Laporan Wartawan Tribunnews.com, Yanuar Riezqi Yovanda
TRIBUNNEWS.COM, JAKARTA -- Tim analis Bareksa memperkirakan Bank Indonesia (BI) akan menaikkan suku bunga acuannya menjadi 4 persen di akhir 2022 dari level saat ini 3,5 persen.
Prediksi itu mempertimbangkan ekspektasi inflasi Indonesia tidak melampaui angka 5 persen secara tahunan pada tahun ini.
Sementara itu, Badan Pusat Statistik (BPS) mencatat inflasi Juli 2022 sebesar 4,94 persen secara tahunan, atau tertinggi sejak Oktober 2015.
Baca juga: Inflasi RI Diproyeksi Kembali Naik Hingga 4,9 Persen
"Melihat data tersebut, prospek reksa dana saham dan reksa dana indeks masih menarik hingga akhir tahun. Terutama reksa dana berbasis saham berkapitalisasi besar (big caps) yang bergerak di sektor keuangan dan infrastruktur," ujar Chief Operation Officer Bareksa, Ni Putu Kurniasari dalam keterangannya, Senin (1/8/2022).
Dia menjelaskan, saat terjadi fenomena window dressing jelang akhir tahun, sektor tersebut akan diburu investor terlebih dahulu.
“Investor dapat menikmati potensi imbal hasil lebih optimal di dua reksa dana tersebut dengan target Indeks Harga Saham Gabungan (IHSG) berada di level 7.200 hingga 7.400 hingga akhir tahun,” kata Putu.
Investor dapat juga mempertimbangkan untuk akumulasi secara bertahap di reksa dana saham dan reksa dana indeks, jika IHSG mengalami penurunan ke kisaran level 6.500 hingga 6.700.

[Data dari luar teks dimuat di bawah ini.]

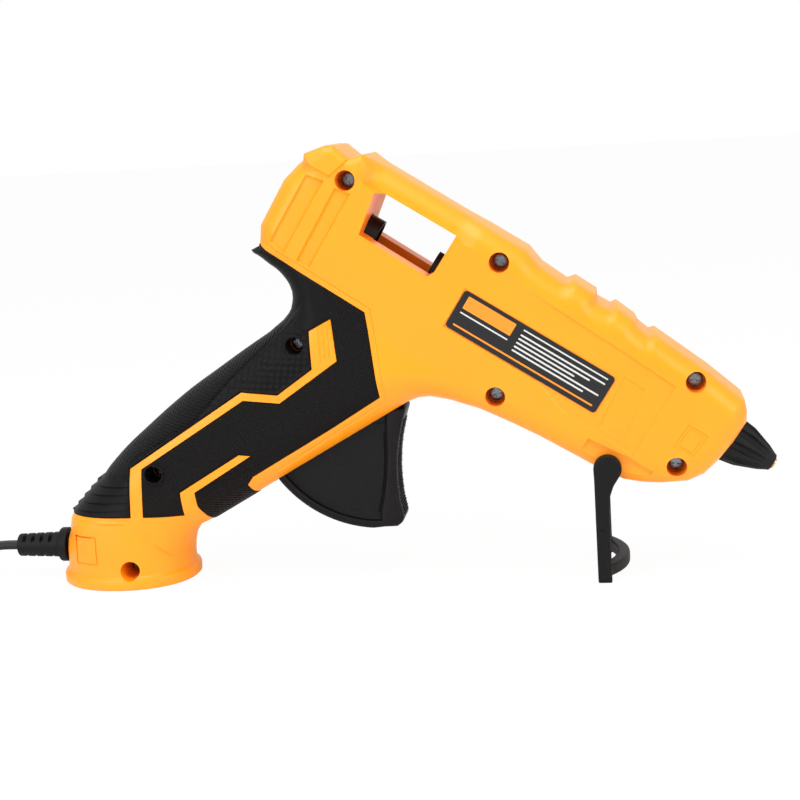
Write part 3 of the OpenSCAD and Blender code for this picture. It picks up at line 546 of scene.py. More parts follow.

"Namun untuk saat ini, guna mengantisipasi dampak lonjakan inflasi dan potensi kenaikan suku bunga, investor dapat mendiversifikasi investasinya di reksa dana pasar uang dan reksa dana pendapatan tetap berbasis obligasi korporasi," tuturnya.
Baca juga: Inflasi Melangit, IMF Sarankan Beberapa Negara Asia Untuk Segera Kerek Suku Bunga
Selain itu, Putu memprediksi ke depannya harga pangan dan energi akan kembali turun ke level normal seperti saat sebelum masa pandemi, kecuali harga batu bara karena embargo Eropa terhadap batubara asal Rusia.
"Harga batu bara di semester II 2022 diproyeksikan masih berada di kisaran 350 dolar Amerika Serikat (AS) hingga 400 dolar AS per ton," pungkasnya.
Adapun dengan kenaikan harga komoditas tersebut, Indonesia diproyeksikan masih akan mengalami surplus neraca berjalan sekira 0,7 persen hingga 1,2 persen dari PDB tahun ini.